My hope is that, as a convert from Judaism via Protestantism who was long entrenched in the most secular corners of the media world, I can help the seminarians in my charge have confidence that, given a life of prayer and a sound understanding of their faith, they can bring souls to Christ who are lost as I was.
Now that I am teaching, I am looking forward to having summers off so that I may do ... more teaching! I am looking to teach at a university's summer program in theology and am also interested in giving classes to members of institutes of consecrated life. If you or someone you know would like to discuss having me teach in July or August, my e-mail address is dawneden [at] gmail.com.
In other good news, my doctoral dissertation is now available to academic libraries via ProQuest. "The Mystical Body and Its Loving Wounds" examines magisterial teaching on redemptive suffering from Pius XII's reign through the first three years of Francis's papacy. Now that I have settled into my teaching schedule, I intend to begin approaching academic publishers so that I might publish it in book form.
I am most grateful to those who continue to spread the word about my books on healing and conversion, including the good people at Catholic World Report, which recently published both Dr. Christopher S. Morrissey's review of my latest book Remembering God's Mercy and Rhonda Ortiz's interview with me about it.

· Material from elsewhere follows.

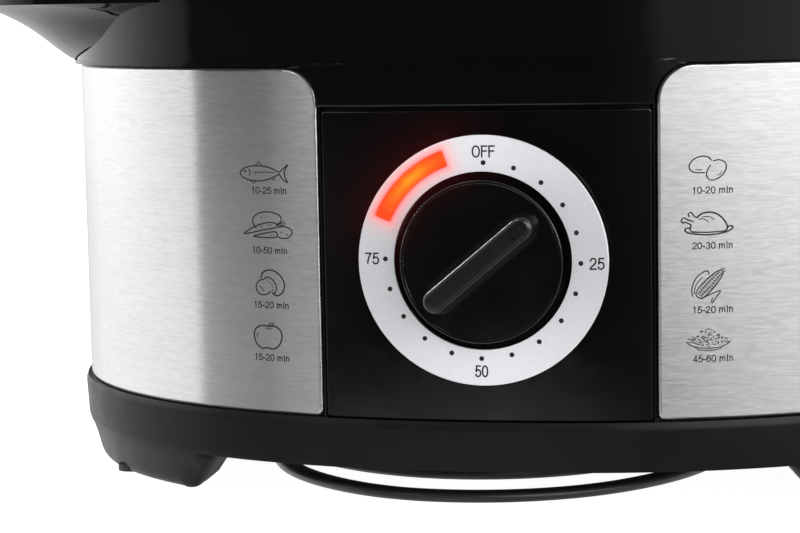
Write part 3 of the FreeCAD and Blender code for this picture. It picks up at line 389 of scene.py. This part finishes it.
panel_black = plastic("panel_black", (0.0011, 0.0011, 0.0012), 0.05, 0.10, grain=0.02, wave=0.03, spec=0.38)
t = panel_black.node_tree
# painted lamp light: the black panel gives off red light within 22 mm of the lit window, standing in for the lamp's
# spill
paint_lamp_spill(t, t.nodes["Principled BSDF"], [(0.0, (0.030, 0.0022, 0.0022, 1)), (0.10, (0.026, 0.0016, 0.0018, 1)), (0.28, (0.010, 0.0006, 0.0007, 1)),
                                     (0.55, (0.0035, 0.0002, 0.0003, 1)), (1.0, (0, 0, 0, 1))], 22.0, 1.0)
t = knob_black.node_tree
# painted lamp light: the knob gives off red light within 22 mm of the lit window, standing in for the lamp's spill on
# its rim
paint_lamp_spill(t, t.nodes["Principled BSDF"], [(0.0, (0.060, 0.0050, 0.0055, 1)), (0.12, (0.036, 0.0024, 0.0027, 1)), (0.25, (0.010, 0.0004, 0.0005, 1)),
                                     (0.50, (0.0015, 0.0001, 0.0001, 1)), (1.0, (0, 0, 0, 1))], 22.0, 1.0)
# the grip bar has a satin face, the disc behind it is polished
p = t.nodes["Principled BSDF"]
front = add(t, "ShaderNodeSeparateXYZ")
t.links.new(add(t, "ShaderNodeTexCoord").outputs["Object"], front.inputs[0])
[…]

Last, given that everything I have ever asked my family, friends, and Dawn Patrol readers to pray for has come to pass, might I ask you to please pray for one more thing for me? Please pray that I might make close friends in the metropolitan area where I am currently living. Moving an ocean away from friends and family, to a strange country where my accent and mores make me stick out, is the most difficult thing that I have ever done. I miss living around people who know me well enough that I can ask them for a hug without anyone being scandalized. On the upside, I am gradually meeting people and I do realize that friendships, like all good things, take time. Thank you for your prayers, and please know that every day I pray to Jesus through Mary for all my readers, including you.